Lionel Richie's permanently reserved table above. (Not really.)
We started off the meal with a charcuterie plate full of salame, prosciutto, French cured meats, cornichons, onions, and a pad of butter. I had chosen a garden salad topped with a bloomy-rinded goat crottin and an Amstel Light to drink. (Blech.) Speaking of the beer of Paris... for the most part, it's crap. Luckily Leffe and Grimbergen are trusty fall backs that are typically on tap.
Succulent chicken sauteed in a mushroom cream sauce, served with cheesy potatoes au gratin was what I chose for my main course. I noticed a difference in "their" birds in comparison to "ours". They we much more tender, less fatty, and had a much more gentle flavor. Perhaps it's because they are less factory-farmed, antibiotic free, and fed a better feed? A novel approach, isn't it? While we had been finishing our meal, their close friend Olivier called and invited me on a night out in Paris with him that evening. He is a sound technician at Crazy Horse, a world-renowned cabaret theatre in Champs-Élysées near the Arc de Triomphe, and had a guest pass for me!
Since Neal was going to see P.J. Harvey again that night, this worked out perfectly for me. A few hours to relax in my room, and then I was ready to go out for another night in Paris. Olivier, and his friend/co-worker Olivier #2 (as I called him) arrived at my temporary residence to be my dates for the evening. After a few beers and introductions at Olivier's flat, we set off into the night on a mission, and that mission was nude women and a good time.
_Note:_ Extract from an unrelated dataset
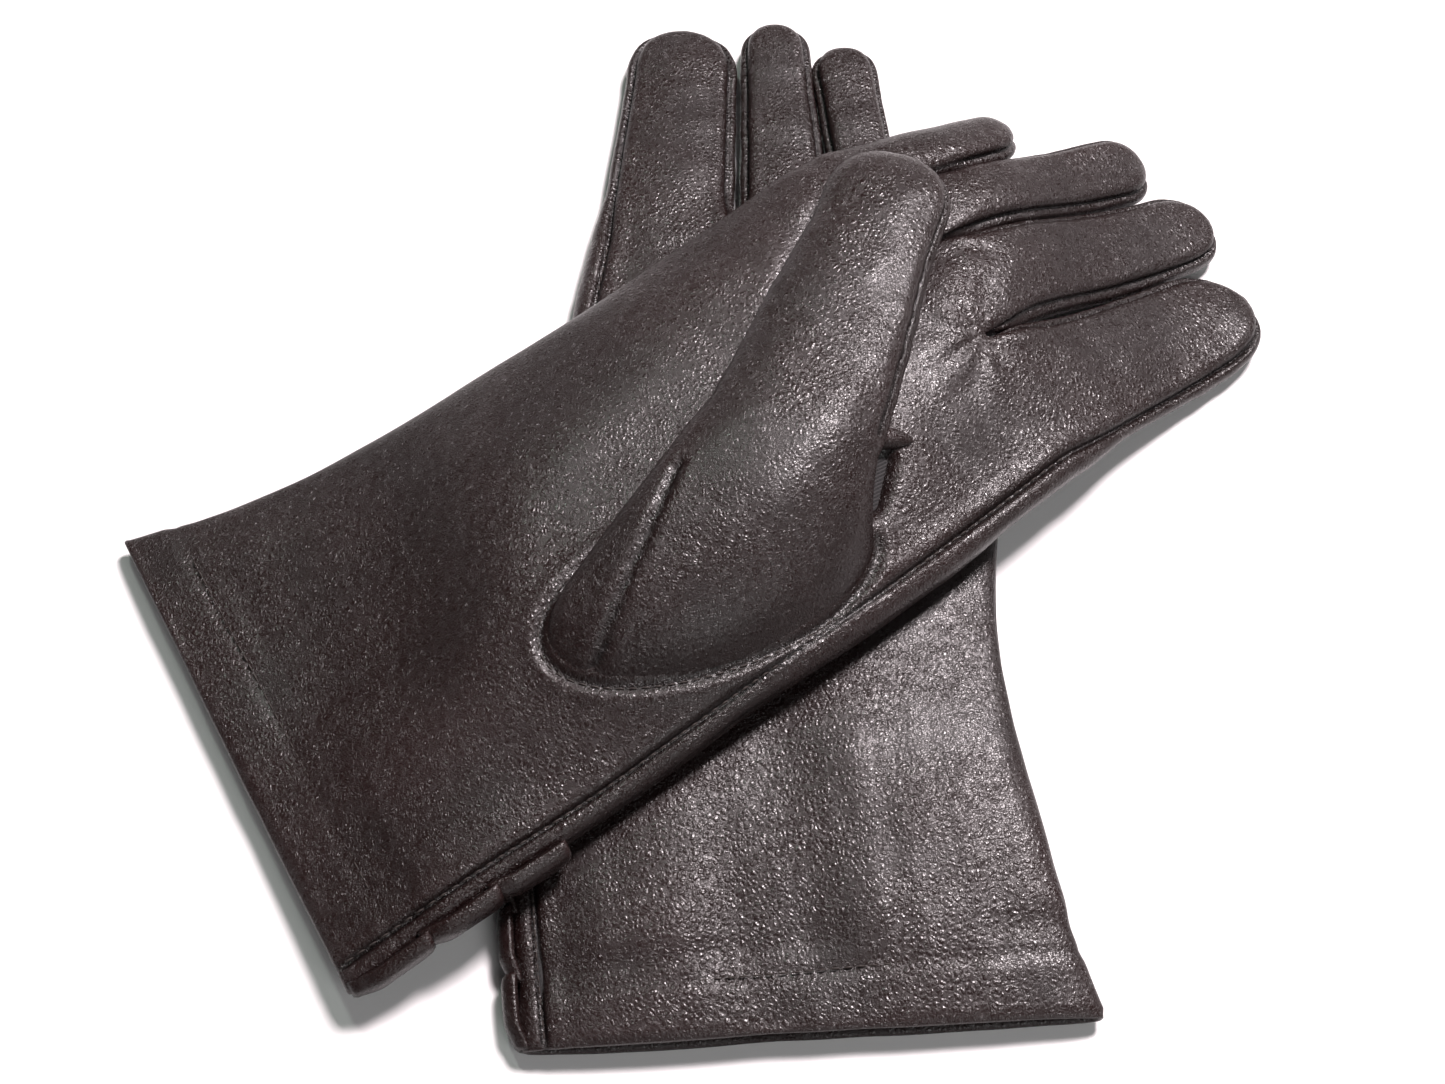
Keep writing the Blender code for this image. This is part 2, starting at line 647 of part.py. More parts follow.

Now, let me get something straight about French Cabaret, my experience was that it's very tasteful and not at all trashy, even quite funny at times. Granted Crazy Horse is definitely very risque, it is however in no way tacky or offensive, unless you're a really uptight asshole who hates nakedness in general. The choreography, set design, and musical scores were great, and the women were absolutely stunning. It was unlike anything I had ever seen before. (Sidenote: I've never been to a strip club, which is shocking to many people that know me well.) The kicker was that at every table there were bottles of AOC Champagne chilling in ice. It all was such a truly unique Parisian experience that I couldn't believe I was actually a part of.
Two hours later, the show had completed. Left with most inhibitions set aside from a night of visual temptation, we were back out on the streets with a few more of Olivier and Olivier #2's coworkers who had just completed the last show of the night at Crazy Horse.
Some of the "équipage bariolé" (motley crew) from that night, minus the bouncer/Mounty. Both Olivier's are in grey. #1 to my right, and #2 to my left.
Hunger had stricken us all, and we also needed somewhere to quench our thirst. One of the fellow coworkers had a friend that managed a restaurant nearby, so this is where we went! Café Delmas is a bold, yet hazy cafe open late with tasty cocktails and great plates. The problem I had been running into most places was being able to fully understand the menus. I had a lot of the French words memorized for what meat was being served, but had to rely on my trusty French-to-English cheat book quite a bit to know what exactly I was ordering. This night I failed and had chosen very unwisely. Expecting a pan-fried fillet of fish in olive oil, this is what arrived:
Realization hit me that I would be eating a "snack" (a slightly embarrassing one at that), while everyone ate their platefuls of warm, delicious smelling dinners. No one really seemed to notice my disappointment, except for one fellow named Cadet. We made eye contact and started laughing uncontrollably. Another friend, Olivier #3 (if you can believe that... yes, there were three of them now), who had helped me understand the menu, felt so bad that he didn't warn me that it wasn't freshly prepared. Regardless, I was going to enjoy this $15 box of Ventresca tuna, damnit. So I did, and it was indeed very tasty. A few of the others couldn't finish their dinners and wouldn't allow me to refuse their leftovers out of pity. (The steak and pasta dishes were excellent, by the way.) To appease my need to have crème brûlée at least once in Paris, I took the opportunity there following the "meal", and it was delightful in every way that you'd expect from a flamed vanilla custard. Nothing amazing mind you, but enjoyable nonetheless.
After dinner, into the night we went, and on into the early morning. Wait, more like late the next morning. After the bars had closed, we had all stayed up through the night at Olivier's flat, once again laughing, drinking, and acting like fools in general. It had been an absolute blast! By the time I was heading out the door it was daytime, and I was drunkenly disorientated on top of lost. Luckily Olivier #2 and a few others walked me all the way back "home", but only after we had stopped at a corner pâtisserie (aka: French bakery)! I asked one of my new friends to order me a cream filled pastry (that upon eating I found was still gooey and warm) and some oddly large ball of hardened meringue rolled through coconut. Before even reaching my front door, the pastry was devoured, and then out of no where, I recognized where we were... back on my street, Rue du Mont Cenis. We hugged, kissed, and bid adieu, all parting on our own ways. Once again I walked those narrow, circular stairs to my room in the b&b, relying on the wall and rails to guide me to my door. Back inside my room, and a few bites into my meringue (which was cream filled), I literally fell on my bed and that was where my night/morning ended. I hadn't partied that hard for some time. My battery had died and I was out cold without any regard for the next day.